Wednesday, February 29, 2012

The night Wilt Chamberlain scored 100

      Fifty years ago this week

     The evening of March 2, 1962, was cold, and just 4,124 spectators shuffled into the 7,200-seat Hershey Sports Arena in Hershey, Pa., to see a basketball game. What they couldn't have realized was that they were about to witness one of the most historic basketball games of all time.
     The game pitted the Philadelphia Warriors against the New York Knicks. The Warriors were led by 7-foot-1 center Wilt Chamberlain, already a star in only his third year in the league. Just three months earlier, he had put together a streak of seven consecutive games scoring 50-plus points. But he also had a notorious weakness -- he could only hit about half his free throws (sound familiar Shaquille O'Neal fans?).
     Early on, it became clear that Chamberlain was in for a big night. His teammates fed him the ball every chance they got. The Knicks responded by double-teaming him and fouling him.
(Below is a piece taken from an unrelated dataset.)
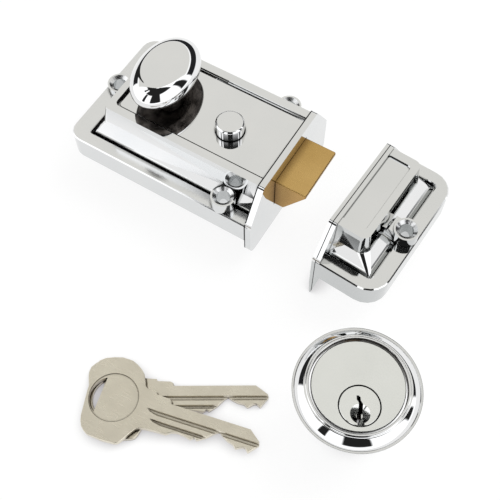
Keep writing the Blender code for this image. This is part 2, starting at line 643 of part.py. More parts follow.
def make_pins(frame):
    """Driver pins and springs stay in the body; the key pins belong to the plug."""
    shear = PLUG_Y + PLUG_R
    for i in range(PIN_COUNT):
        z = PIN_FIRST + PIN_PITCH * i
        rod(f"driver_pin_{i + 1}", (0, 0, z), PIN_R, shear + GAP + 0.1, shear + 4.6, frame, "brass",
            along="y", sides=12)
        coil(f"pin_spring_{i + 1}", (0, shear + 5.2, z), (0, 13.6, z), 0.95, 0.2, 4, "spring_steel", frame, 7)


def make_retainer(frame, bottom):
    plate = turned("retainer_plate", [(0, bottom - 0.3), (14.2, bottom - 0.3), (14.2, bottom - 1.7),
                                      (0, bottom - 1.7)], (0, 0, 0), frame, "steel", steps=32)
    cut(plate, rod("bar_hole", (0, PLUG_Y, 0), 4.2, bottom - 3, bottom + 1, frame, sides=24))
    for i, x in enumerate((-10.0, 10.0)):
        cut(plate, rod(f"retainer_clear_{i}", (x, 5.0, 0), 1.7, bottom - 3, bottom + 1, frame, sides=12))
        cut(plate, rod(f"fixing_clear_{i}", (x + (1.2 if x > 0 else -1.2), -5.5, 0), 2.3, bottom - 3,
                       bottom + 1, frame, sides=16))
        profile = [(0, bottom + 5.5), (1.3, bottom + 5.5), (1.3, bottom - 2.0), (2.5, bottom - 2.0),
                   (2.5, bottom - 3.2), (2.1, bottom - 3.5), (0, bottom - 3.5)]
        turned(f"retainer_screw_{i + 1}", profile, (x, 5.0), frame, "steel", steps=16)


def make_plug(frame, bottom):
    axis = empty("plug_turn", (0, PLUG_Y, 0), frame=frame)
    plug = turned("cylinder_plug", [(0, 0), (PLUG_R - 0.25, 0), (PLUG_R, -0.25), (PLUG_R, bottom + 0.2),
                                    (0, bottom + 0.2)], (0, 0, 0), axis, "satin_chrome", steps=40)
    keyway = [(-1.25, -PLUG_R - 1), (1.25, -PLUG_R - 1), (1.25, -4.6), (0.6, -3.8), (0.6, -2.6), (1.2, -1.6),
              (1.2, 0.6), (0.5, 1.9), (0.5, 3.0), (-0.1, 3.7), (-0.9, 3.7), (-0.9, 2.2), (-0.3, 1.3), (-0.3, -1.2),
              (-1.0, -2.4), (-1.0, -4.0), (-1.25, -4.8)]
    cut(plug, flat("keyway", keyway, bottom - 2, 2, axis))
    cut(plug, rod("keyhole_cone", (0, -2.9, 0), 1.2, -2.6, 0.1, axis, sides=32, top=3.65))
    cut(plug, box("bar_seat", (-4.0, -1.1, bottom - 1), (4.0, 1.1, bottom + 2.6), axis))
    top = PLUG_R - 0.25
    for i, length in enumerate(KEY_PIN_LENGTHS):
        z = PIN_FIRST + PIN_PITCH * i
        cut(plug, rod(f"plug_chamber_{i}", (0, 0, z), CHAMBER_R, 1.5, PLUG_R + 1, axis, along="y", sides=12))
        tip = min(1.2, length / 3)
        key_pin(f"key_pin_{i + 1}", z, top, length, tip, axis)
    bar_half, bar_thick, end = 3.5, 0.8, FLOOR - FACE_Z
    bar = box("tail_bar", (-bar_half, -bar_thick, end), (bar_half, bar_thick, bottom + 2.2), axis, "steel")
    for i, z in enumerate((end + 2.6, end + 5.2)):  # break-off notches
        for side in (-1, 1):
            x = side * bar_half
            cut(bar, rod(f"notch_{i}_{side}", (x, 0, z), 0.7, -2, 2, axis, along="y", sides=4))


def key_pin(name, z, top, length, tip, frame):
    """A key pin lying along Y: a rod whose lower end is a blunt cone."""
    sides = 12
    bm = bmesh.new()
    rows = []
    for radius, y in ((PIN_R * 0.35, -length), (PIN_R, tip - length), (PIN_R, 0)):
        circle = arc((0, z), radius, 0, 360 * (sides - 1) / sides, sides - 1)
        rows.append([bm.verts.new((x, top + y, across)) for x, across in circle])
    for low, high in zip(rows, rows[1:]):
        for i in range(sides):
            bm.faces.new((low[i], low[i - 1], high[i - 1], high[i]))
    bm.faces.new(rows[0])
    bm.faces.new(rows[-1])
    return smooth(place(name, bm, frame, "brass"))


# ---------------------------------------------------------------- keys


def key_outline():
    """Tall bow with a straight left edge, stepped neck, plain back along the top and cuts below."""
    bow = [(-11.4, 9.4), (-11.3, 11.0), (-10.6, 13.0), (-8.6, 14.8), (-5.3, 16.2), (-0.6, 17.1), (2.1, 17.0),
           (4.4, 16.1), (6.7, 14.8), (8.5, 13.1), (10.0, 10.4), (10.6, 8.9), (11.6, 8.1)]
    neck = [(15.8, 7.8), (16.3, 6.9), (21.5, 6.7), (22.5, 6.1), (23.0, KEY_TOP)]
    nose = [(55.4, KEY_TOP), (60.0, 1.3), (60.4, 0.0), (57.0, -4.0)]
    cuts = [(55.6, -2.6), (54.4, -2.7), (52.0, -4.0), (50.6, -2.7), (48.2, -2.1), (46.0, -0.9), (44.4, 0.2),
            (43.2, -0.4), (40.2, -3.3), (36.9, -5.5), (35.9, -4.8), (34.4, -5.9), (32.2, -5.4), (29.3, -5.0),
            (26.7, -5.6), (24.8, -7.0)]
    under = [(20.0, -7.2), (16.4, -7.5), (14.3, -7.9), (13.1, -8.7), (11.2, -11.7)]
    heel = [(9.4, -14.8), (8.5, -15.9), (7.2, -16.4), (2.0, -16.7), (-3.8, -16.2), (-5.5, -15.4), (-7.1, -14.0),
            (-8.2, -12.1), (-8.9, -10.0), (-10.4, -0.5)]
    return bow + neck + nose + cuts + under + heel


def key_groove(name, start, end, low, high, frame):
    """A groove along the blade's upper face: sloping sides, and a pointed start where the cutter ran in."""
    top = KEY_THICK / 2
    floor = top - KEY_GROOVE
    rings = []
    for x, share in ((start, 0.05), (start + 1.5, 0.6), (start + 4.5, 1.0), (end, 1.0)):
        edge = high - (high - low) * share
        bed = top - (top - floor) * share
        slope = 0.35 * share
        rings.append([(x, edge - slope, top + slope), (x, edge + slope, bed), (x, high - slope, bed),
                      (x, high + slope, top + slope)])
    return loft(name, rings, frame)


def make_keys():
    for name, at, turn, middle in KEYS:
        frame = empty(name + "_lift", (*at, middle), turn)
        half = KEY_THICK / 2
        key = flat(name, key_outline(), -half, half, frame, "nickel")
        chamfer(key, 0.15, 70)
        centre, radius = KEY_DISC
        cut(key, rod(name + "_disc", (*centre, 0), radius, half - 0.25, half + 1, frame, sides=48))
        hole = arc((-1.0, 0.1), 8.2, 180 - 62, 180 + 62, 10)
        cut(key, flat(name + "_hole", hole, -half - 1, half + 1, frame))
        cut(key, key_groove(name + "_long_groove", 14.5, 62.0, -1.1, 0.6, frame))
        cut(key, key_groove(name + "_short_groove", 17.0, 45.0, -4.5, -3.1, frame))
        cut(key, box(f"{name}_back_groove", (18.0, 1.6, -half - 1), (62.0, 3.0, 0.6 - half), frame))


make_case()
make_back_plate()
make_bolt()
make_bolt_springs()
make_bush()
make_knob()
make_follower()
make_snib()
make_keep()
make_cylinder()
make_keys()
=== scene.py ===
"""The looks of the rim night latch: finer shells over the CAD pieces, metals, studio and camera.

The frame is the CAD frame, in metres: the origin is the middle of the case's mounting face, +X runs
out of the bolt end and +Z away from the door. The sizes named here are in millimetres unless their
comment says metres, and the angles are in degrees.
"""

import json
from math import cos, pi, radians, sin, tan

import bmesh
import bpy
from mathutils import Matrix, Vector


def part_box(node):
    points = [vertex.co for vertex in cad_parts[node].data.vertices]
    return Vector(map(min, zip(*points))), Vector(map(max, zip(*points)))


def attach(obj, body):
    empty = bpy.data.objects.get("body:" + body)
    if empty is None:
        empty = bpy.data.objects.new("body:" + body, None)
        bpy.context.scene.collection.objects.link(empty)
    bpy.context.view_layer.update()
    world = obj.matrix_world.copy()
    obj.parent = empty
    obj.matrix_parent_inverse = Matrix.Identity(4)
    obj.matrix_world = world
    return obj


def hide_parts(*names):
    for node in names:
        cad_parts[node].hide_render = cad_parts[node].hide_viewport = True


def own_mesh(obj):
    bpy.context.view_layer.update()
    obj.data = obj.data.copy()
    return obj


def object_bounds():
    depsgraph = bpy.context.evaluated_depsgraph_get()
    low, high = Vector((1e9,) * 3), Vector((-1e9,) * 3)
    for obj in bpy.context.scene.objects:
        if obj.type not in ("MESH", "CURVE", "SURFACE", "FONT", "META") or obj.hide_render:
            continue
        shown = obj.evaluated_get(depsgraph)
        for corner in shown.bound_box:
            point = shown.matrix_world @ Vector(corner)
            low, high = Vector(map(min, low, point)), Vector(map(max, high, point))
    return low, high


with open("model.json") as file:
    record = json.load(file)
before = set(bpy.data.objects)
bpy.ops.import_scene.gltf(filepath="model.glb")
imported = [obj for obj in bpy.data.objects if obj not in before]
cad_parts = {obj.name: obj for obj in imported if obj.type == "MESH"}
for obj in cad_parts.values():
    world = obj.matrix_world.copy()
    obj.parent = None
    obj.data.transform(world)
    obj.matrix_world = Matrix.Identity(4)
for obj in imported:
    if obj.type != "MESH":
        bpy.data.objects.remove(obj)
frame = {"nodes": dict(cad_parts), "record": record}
CAD_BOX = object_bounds()

MM = 0.001
NODES = frame["nodes"]
BEHAVIOUR = frame["record"]["behaviour"]
BODY_OF = {node: body for body, nodes in BEHAVIOUR["bodies"].items() for node in nodes}
SLOT_OF = {part["node"]: part["material_slot"] for part in frame["record"]["subparts"]}


# ---------------------------------------------------------------- materials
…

But the double-teaming wasn't enough and even at the free throw line Chamberlain was hot, hitting 13 of 14 free throws in the first half.
     Chamberlain had 41 points at halftime, and in the second half public address announcer Dave Zinkoff started announcing the big man's point total after every basket. At the end of the third quarter, Chamberlain had 69 points and, with a 100-point seemingly in reach,  the crowd was getting frenzied.
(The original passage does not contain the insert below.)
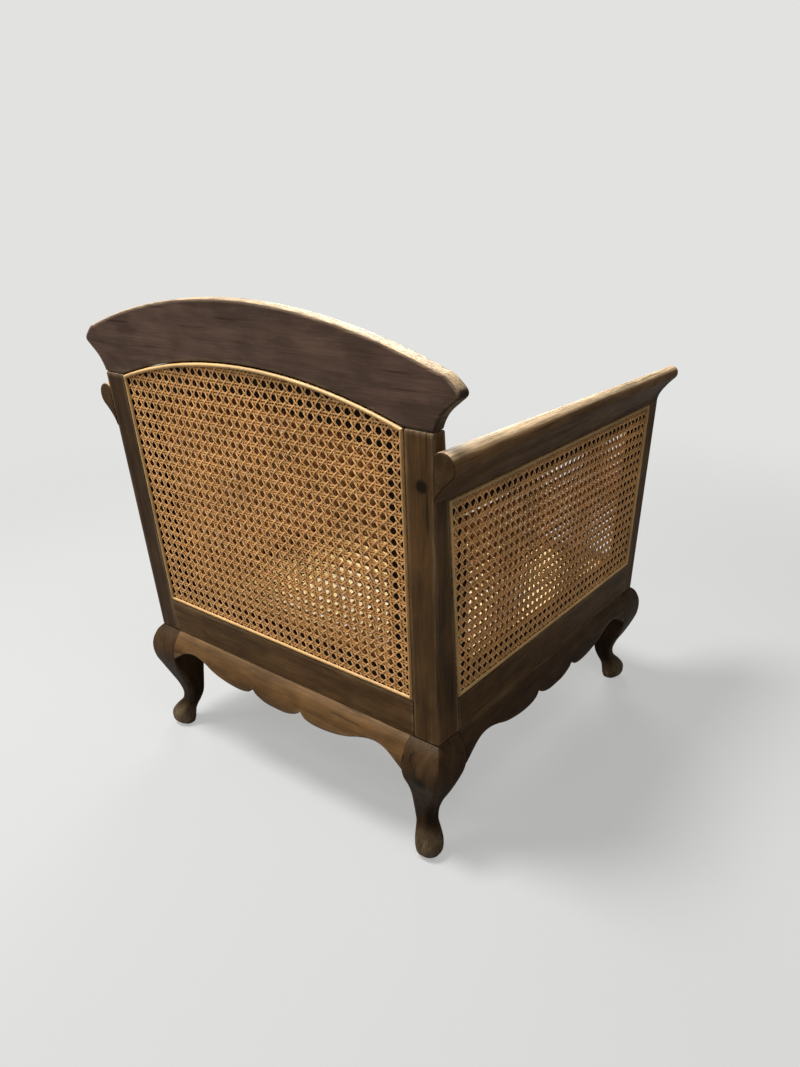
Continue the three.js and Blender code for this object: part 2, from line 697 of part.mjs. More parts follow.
// One caned panel: its frame, a sheet on each face and reeds over the edges
function canedPanel(outlineOf, widths, thickness, matrix) {
  const [stile, foot, top] = widths;
  const outer = outlineOf(0, 0, 0);
  const inner = outlineOf(stile, foot, top);
  const lap = reed_width + cane_margin;
  const inner_sheet = outlineOf(stile - lap, foot - lap, top - lap);
  const face = -panel_recess - cane_thickness - clearance;
  const back = face - thickness;
  const sheet_back = back - clearance - cane_thickness;
  return {
    ...panelFrame(outer, inner, back, face, matrix),
    outer,
    outer_sheet: caneSheet(inset(outer, cane_margin), face + clearance, -panel_recess, matrix),
    inner_sheet: caneSheet(inner_sheet, sheet_back, back - clearance, matrix),
    inner_reed: reedBead(inner_sheet, sheet_back - clearance, -1, matrix),
  };
}

const back_panel = canedPanel(
  backOutline, [stile_width, back_bottom_width, back_top_width], panel_thickness_back, back_face);
const side_panel = canedPanel(
  sideOutline, [stile_width, side_bottom_width, side_top_width], panel_thickness_side, left_side);
const reed_foot = clearance - panel_recess;

// Seat: a drop-in frame between the posts and rails, on two cleats, caned on top
const seat_top = side_opening_foot - seat_frame_drop;
const seat_bottom = seat_top - seat_frame_thickness;
const seat_half = half_width - rail_thickness - clearance;
const seat_front = side_opening_front + clearance * 2;
const seat_rear = postFrontY(seat_bottom) - clearance * 2;

function seatOutline(side, foot, top) {
  return [
    new THREE.Vector2(-seat_half + side, seat_front + foot),
    new THREE.Vector2(seat_half - side, seat_front + foot),
    new THREE.Vector2(seat_half - side, seat_rear - top),
    new THREE.Vector2(-seat_half + side, seat_rear - top),
  ];
}
const seat_frame = panelFrame(
  seatOutline(0, 0, 0), seatOutline(seat_stile_width, seat_stile_width, seat_stile_width),
  seat_bottom, seat_top, flat_seat);
const seat_cane_outline = seatOutline(seat_cane_inset, seat_cane_inset, seat_cane_inset);
const seat_cane_top = seat_top + clearance + cane_thickness;
const cleat = box(
  vector(seat_half - cleat_width, seat_front + cleat_end_gap,
    seat_bottom - clearance - cleat_height),
  vector(seat_half, seat_rear - cleat_end_gap, seat_bottom - clearance));

// Assembly
const base = new THREE.Group();
const back = new THREE.Group();
const left = new THREE.Group();
const right = new THREE.Group();
const seat = new THREE.Group();
armchair.add(base, back, left, right, seat);

addPair([base, base], 'rear_leg', pieces.rear_leg, wood);
addPair([base, base], 'front_leg', pieces.front_leg, wood);
addPiece(base, 'rear_apron', pieces.end_apron, wood);
addPiece(base, 'front_apron', moved(pieces.end_apron, to_front), wood);
addPair([base, base], 'side_apron', pieces.side_apron, wood);
addPair([base, base], 'rear_corner_block', cornerBlock(), hidden_wood);
addPair([base, base], 'front_corner_block', moved(cornerBlock(), to_front), hidden_wood);

addPair([left, right], 'rear_post', pieces.rear_post, wood);
addPair([left, right], 'front_post', pieces.front_post, wood);
addPair([left, right], 'side_rail', pieces.side_rail, wood);
addPair([left, right], 'arm_rail', pieces.arm, wood);
addPiece(back, 'back_rail', pieces.back_rail, wood);
addPiece(back, 'crest_rail', pieces.crest, wood);
addPiece(base, 'front_rail', pieces.front_rail, wood);

addPiece(back, 'back_panel_stile_left', back_panel.far, hidden_wood);
addPiece(back, 'back_panel_stile_right', back_panel.near, hidden_wood);
addPiece(back, 'back_panel_bottom_rail', back_panel.low, hidden_wood);
addPiece(back, 'back_panel_top_rail', back_panel.high, hidden_wood);
addPiece(back, 'back_cane_outer', back_panel.outer_sheet, cane);
addPiece(back, 'back_cane_inner', back_panel.inner_sheet, cane);
addPiece(back, 'back_reed_inner', back_panel.inner_reed, reed);
function addBackReed(place, from, to) {
  addPiece(back, `back_reed_${place}`,
    reedBead(back_panel.outer, reed_foot, 1, back_face, from, to), reed);
}
const back_outline_end = back_panel.outer.length - 1;
addBackReed('bottom', 0, 1);
addBackReed('left', 1, 2);
addBackReed('top', 2, back_outline_end);
addBackReed('right', back_outline_end, 0);

addPair([left, right], 'side_panel_rear_stile', side_panel.far, hidden_wood);
addPair([left, right], 'side_panel_front_stile', side_panel.near, hidden_wood);
addPair([left, right], 'side_panel_bottom_rail', side_panel.low, hidden_wood);
addPair([left, right], 'side_panel_top_rail', side_panel.high, hidden_wood);
addPair([left, right], 'side_cane_outer', side_panel.outer_sheet, cane);
addPair([left, right], 'side_cane_inner', side_panel.inner_sheet, cane);
addPair([left, right], 'side_reed_inner', side_panel.inner_reed, reed);
addPair([left, right], 'side_reed_outer',
  reedBead(side_panel.outer, reed_foot, 1, left_side), reed);

addPiece(seat, 'seat_frame_left', seat_frame.far, hidden_wood);
addPiece(seat, 'seat_frame_right', seat_frame.near, hidden_wood);
addPiece(seat, 'seat_frame_front', seat_frame.low, hidden_wood);
addPiece(seat, 'seat_frame_rear', seat_frame.high, hidden_wood);
addPiece(seat, 'seat_cane', caneSheet(
  seat_cane_outline, seat_top + clearance, seat_cane_top, flat_seat), cane);
addPiece(seat, 'seat_reed', reedBead(
  seat_cane_outline, seat_cane_top + clearance, 1, flat_seat), reed);
addPair([seat, seat], 'seat_cleat', cleat, hidden_wood);

export default armchair;
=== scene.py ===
# %% [markdown]
# # A caned armchair, finished around its CAD frame
# The chair is a low, box-shaped armchair in dark waxed hardwood. Its back and both sides carry
# two layers of woven cane, its seat one layer, and a split reed covers every edge of the weave.
# The frame comes in first, because every later piece takes its place from it.

# %% Load the frame
import math

import bmesh
import bpy
import numpy as np
from mathutils import Matrix, Vector


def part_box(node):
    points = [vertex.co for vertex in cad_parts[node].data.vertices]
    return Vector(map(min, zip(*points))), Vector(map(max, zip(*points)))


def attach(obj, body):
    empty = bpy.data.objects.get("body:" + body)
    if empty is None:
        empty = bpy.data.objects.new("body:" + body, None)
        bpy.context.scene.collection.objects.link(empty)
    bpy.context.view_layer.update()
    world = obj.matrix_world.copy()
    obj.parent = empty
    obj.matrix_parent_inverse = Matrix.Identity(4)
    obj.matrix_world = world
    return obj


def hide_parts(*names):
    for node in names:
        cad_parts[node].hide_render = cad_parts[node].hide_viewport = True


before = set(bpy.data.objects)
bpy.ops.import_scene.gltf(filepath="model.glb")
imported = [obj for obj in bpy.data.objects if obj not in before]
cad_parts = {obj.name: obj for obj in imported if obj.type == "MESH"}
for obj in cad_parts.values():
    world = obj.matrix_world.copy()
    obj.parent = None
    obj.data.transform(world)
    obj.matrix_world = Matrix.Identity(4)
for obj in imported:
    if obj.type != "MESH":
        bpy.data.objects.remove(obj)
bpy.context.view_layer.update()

# %% [markdown]
# ## The camera
# The picture was taken from behind the chair's right rear leg, a little above the crest. A
# camera is placed by where the eye stood and by three turns. The lens comes from the focal
# length in pixels, and the shift from the point of the picture that the lens looked at.

# %% Camera
MM = 0.001
picture_width, picture_height = 800, 1067
lens_centre_x, lens_centre_y = 413.4, 654.3
focal_length = 779.0
sensor = 36                    # millimetres, any width does as long as the lens is worked out from it
eye = Vector((-794.6, 995.7, 855.0)) * MM
yaw, pitch, roll = (math.radians(a) for a in (37.99, 30.78, -0.81))

ahead = Vector((math.sin(yaw) * math.cos(pitch), -math.cos(yaw) * math.cos(pitch), -math.sin(pitch)))
level = ahead.cross(Vector((0, 0, 1))).normalized()
upward = level.cross(ahead)
right = level * math.cos(roll) + upward * math.sin(roll)
above = upward * math.cos(roll) - level * math.sin(roll)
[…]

     Even though they were behind, the Knicks tried to stall to keep Chamberlain from scoring more. The Warriors had to foul to get the ball back. Finally, with just seconds remaining, Chamberlain put in his 100th point and the crowd poured onto the court.
     Altogether, Chamberlain hit 36 of 63 field goals, and a sizzling 28 of 32 free throws. His 100 points still stands as an NBA record. No one has ever come close to topping it.
     In this game, he also set league records for field goals, free throws, most points for a quarter (31), and most points for a half (59).
     The Knicks set a record too in losing 169-147; their point total was the most ever by a losing team.
     Despite the historic nature of this game, you'll never see highlights of it on television, even if you watch ESPN 24 hours a day. As hard as it may be to believe in this age of the omnipresent camcorder, there is no film or videotape of Chamberlain's 100-point performance.